After thought I return my attention to the fire. The twigs and needles are all gone and the coals that have fallen off from the wood remain smouldering, waiting for more to join them in deterioration. My four base logs still have not burned through and I re-stack my pyramid with pieces of my quick, but not too quick to burn, supply of wood that will also submit to the flames and heat. And soon, once the base logs succumb, I will be left with a base of incendiary appetite that will be defeated by nothing but sand, water or time.
A light rain and easy breeze come on around 1:30 a.m., by this time I'm well into "In Rainbows" by Radiohead and I methodically pile on a last few thin pieces of wood. The elements coalesced and an ethereal feeling washes over the camp. The wind counteracts the rain and the fire blazes in one last glorious reach of sparks and wisps of thin flame for the ceiling it can not touch. Each piece of wood that lays igniting before me competes with each other to be licked into ash by the many tongues of fire.
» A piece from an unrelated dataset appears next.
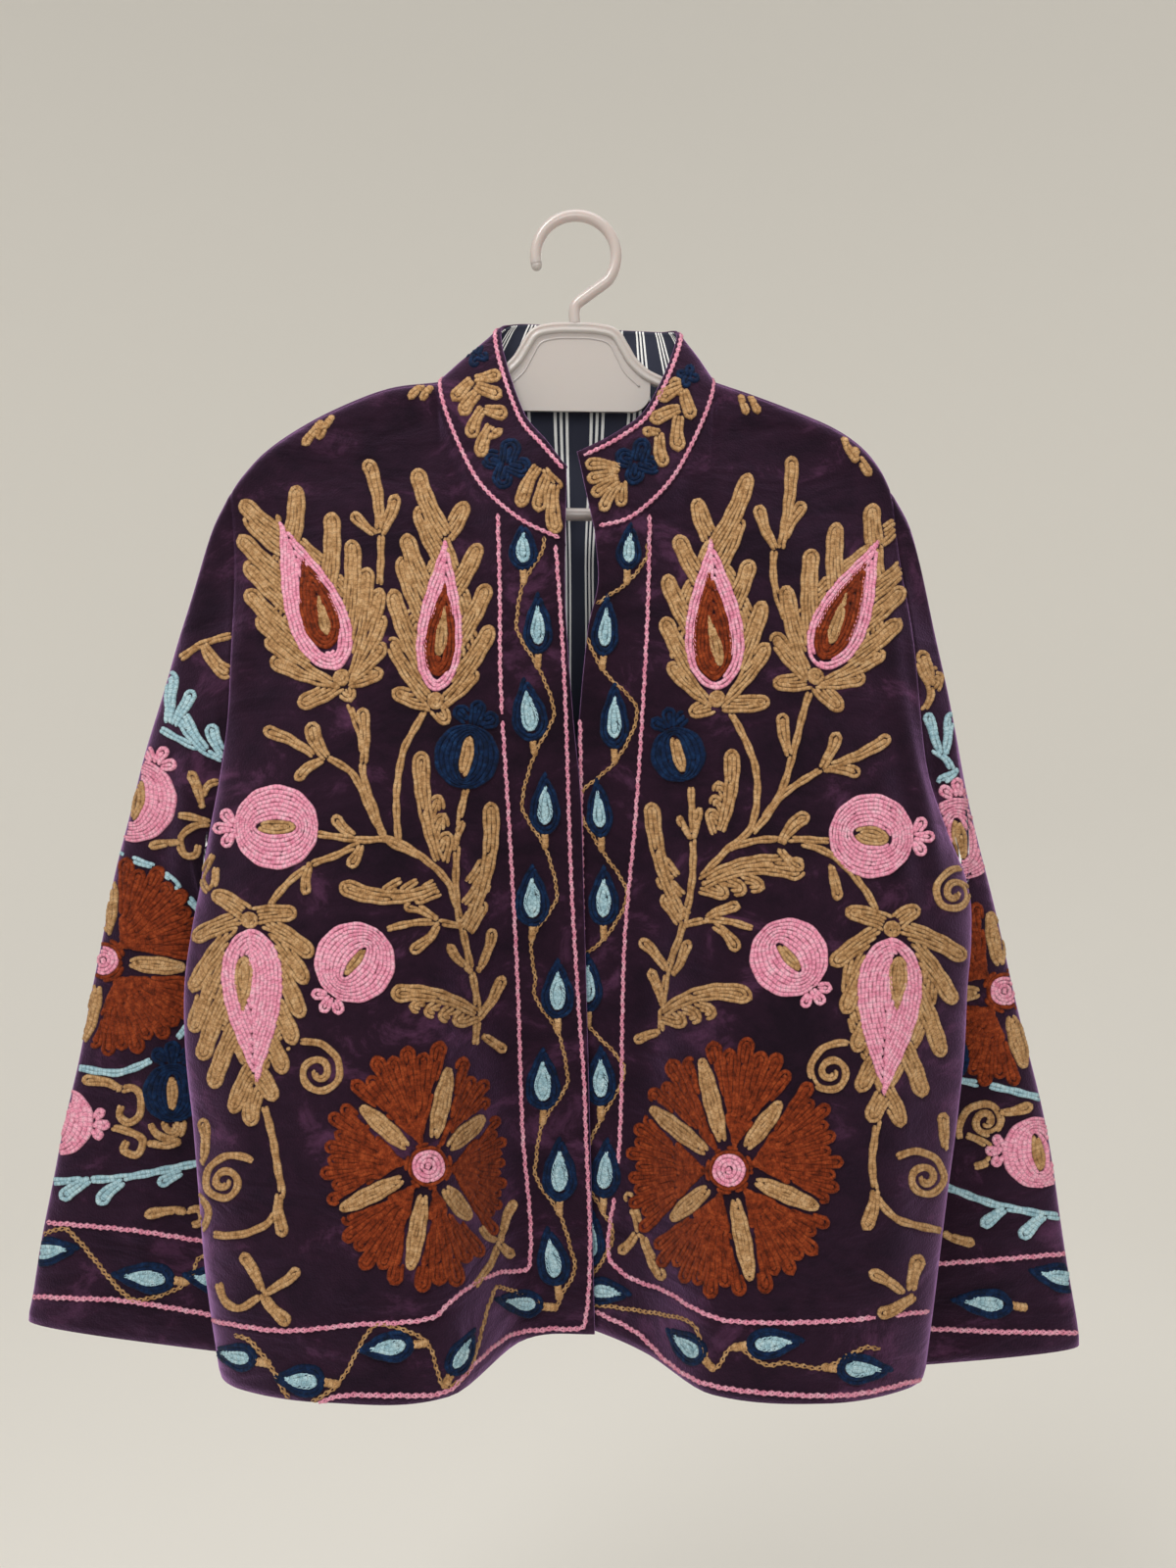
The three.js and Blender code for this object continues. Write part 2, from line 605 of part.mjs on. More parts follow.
function hangerGeometry() {
  const pieces = [hangerArms(), hangerBar(), hangerPlate(), hangerHook()].map(toSolid);
  const { vertProperties, triVerts } = pieces.reduce((whole, piece) => whole.add(piece)).getMesh();
  const geometry = new THREE.BufferGeometry();
  geometry.setAttribute("position", new THREE.BufferAttribute(vertProperties, 3));
  geometry.setIndex(new THREE.BufferAttribute(triVerts, 1));
  geometry.computeVertexNormals();
  return geometry;
}

function namedMesh(name, geometry, colour) {
  const mesh = new THREE.Mesh(geometry, new THREE.MeshStandardMaterial(colour));
  mesh.name = name;
  return mesh;
}

function jacket() {
  const leftFront = frontColumns("left");
  const rightFront = frontColumns("right");
  const back = backColumns();
  const leftRing = armhole(leftFront.at(-1), back.at(0));
  const rightRing = armhole(rightFront.at(-1), back.at(-1));
  const panels = [
    makePanel("front_left", leftFront, { outward: 1 }),
    makePanel("front_right", rightFront, { outward: -1 }),
    makePanel("back", back, { outward: 1 }),
    makePanel("collar", collarColumns(), { outward: -1 }),
    makePanel("sleeve_left", sleeveColumns("left", leftRing), { closed: true, outward: -1 }),
    makePanel("sleeve_right", sleeveColumns("right", rightRing), { closed: true, outward: 1 }),
  ];
  mitreSeams(panels);

  const group = new THREE.Group();
  const liningTop = WALL + LINING_CLEARANCE;
  for (const panel of panels) {
    const sewn = drawBack(panel, SEAM_GAP / 2);
    group.add(namedMesh(panel.name, clothWall(sewn, 0, WALL), COLOURS.velvet));
    if (panel.name === "back" || panel.name === "collar") {
      const lining = clothWall(drawBack(panel, SEAM_GAP), liningTop, liningTop + LINING_WALL);
      group.add(namedMesh(panel.name + "_lining", lining, COLOURS.lining));
    }
  }
  return group;
}

const part = new THREE.Group();
const hanger = namedMesh("hanger", hangerGeometry(), COLOURS.plastic);
hanger.rotation.y = HANGER_TILT;
part.add(jacket(), hanger);

export default part;
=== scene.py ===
"""A velvet suzani jacket with chain-stitch embroidery, hanging on its plastic hanger in a pale studio.

The cloth is worked out in millimetres in the part's own frame: +X right, +Y towards the wall, +Z up from the
inside of the hanger's hook. Meshes are made in metres.
"""

import math

import bmesh
import bpy
import numpy as np
from mathutils import Matrix, Vector
from mathutils.bvhtree import BVHTree


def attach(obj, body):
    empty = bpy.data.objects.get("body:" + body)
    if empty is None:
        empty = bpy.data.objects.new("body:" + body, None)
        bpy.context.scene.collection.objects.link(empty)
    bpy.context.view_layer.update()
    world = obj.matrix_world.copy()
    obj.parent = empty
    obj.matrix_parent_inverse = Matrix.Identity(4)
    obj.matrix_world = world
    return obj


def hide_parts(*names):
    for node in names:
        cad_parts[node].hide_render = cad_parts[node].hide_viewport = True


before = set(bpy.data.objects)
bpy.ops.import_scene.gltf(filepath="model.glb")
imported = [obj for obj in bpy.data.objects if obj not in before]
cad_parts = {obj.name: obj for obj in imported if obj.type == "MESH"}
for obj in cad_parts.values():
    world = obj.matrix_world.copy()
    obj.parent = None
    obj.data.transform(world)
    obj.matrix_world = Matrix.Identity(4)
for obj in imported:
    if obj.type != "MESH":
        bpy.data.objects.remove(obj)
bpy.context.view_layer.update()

MM = 0.001

# Camera: where the photograph was taken from, and its focal length in the photograph's pixels
CAMERA_MM = np.array([7.4, -744.0, -356.0])
PHOTO_WIDTH = 1200
PHOTO_HEIGHT = 1600
FOCAL_PIXELS = 1200
SENSOR = 36.0
MM_PER_PIXEL = 0.62

# Cloth
WALL = 1.8
LINING_WALL = 1.0
LINING_CLEARANCE = 0.4
ROLL_RADIUS = 10
SETTLE = 110
SHORTEST_LEAD = 8
PUFF = 0.7
PUFF_REACH = 1.8
RIM_ROUNDING = 0.6
LINING_ROUNDING = 0.2

# Heights of the construction lines below the hook
NECK_POINT_Z = -105
SHOULDER_TIP_Z = -173
HEM_Z = -709
FRONT_EDGE_LIFT = 5
SHOULDER_SEAM_Y = -6

# Divisions of the cut that the frame's panels share
NECK_SHARE = 1 / 3
SIDE_ROUNDNESS = 6
FRONT_LEAD_STEPS = 2
BACK_LEAD_STEPS = 4
DROP_STEPS = 22
UNDERARM_STEP = 10
SLEEVE_EASE = 0.2
SLEEVE_END_BLUNTNESS = 0.75
SLEEVE_FLATNESS = 0.6
ARMHOLE_FRONT_BULGE = 11
ARMHOLE_BACK_BULGE = 13
BACK_CENTRE_TURN = 0.5

# How the smaller folds fade near their own ends, and near the borders of their panel
FOLD_ENDS = 1.25
FOLD_FADE = 22

# Divisions of the panels' grids, closer together beside each seam
SEAM_STEPS = (0.04, 0.12, 0.28)
LEAD_SPACING = 0.5
DROP_SPACING = 0.2
FRONT_EDGE_SHARES = (0, 0.003, 0.009)
FRONT_NECK_SHARES = np.linspace(0.02, NECK_SHARE, 17)
BACK_NECK_SHARES = np.linspace(0, NECK_SHARE, 20)
OUTER_SHARES = (*np.linspace(0.35, 0.985, 38), 0.992, 0.997, 1)
SLEEVE_DOWNS = (0, 0.002, 0.006, 0.012, *np.linspace(0.02, 1, 96))
COLLAR_TURNS = (
    *(0, 0.004, 0.01),
    *np.linspace(0.02, NECK_SHARE, 24, endpoint=False),
    *np.linspace(NECK_SHARE, 1 - NECK_SHARE, 36, endpoint=False),
    *np.linspace(1 - NECK_SHARE, 0.98, 24),
    *(0.99, 0.996, 1),
)
COLLAR_RISES = (0, 0.02, 0.05, *np.linspace(0.1, 0.92, 10), 0.96, 1)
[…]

The wind picks up a bit and I hear the branches of barely illuminated trees swaying, almost like they are mourners at a funeral, watching powerless as I fed their kin to the fire. For a moment, and in one tear, I relate with the sad swaying trees and I imagine the process and the agony. From once standing tall and above and alive, bit by bit broken down to nothing.
I feel no solace in this. I feel no bleakness either. Just an acceptance and solemn regard. For the earth was the real base, the real structure that allows me to build it up or burn it all away. Where the great tree both weaves its roots and will one day rest its branches, boughs and trunk for life anew.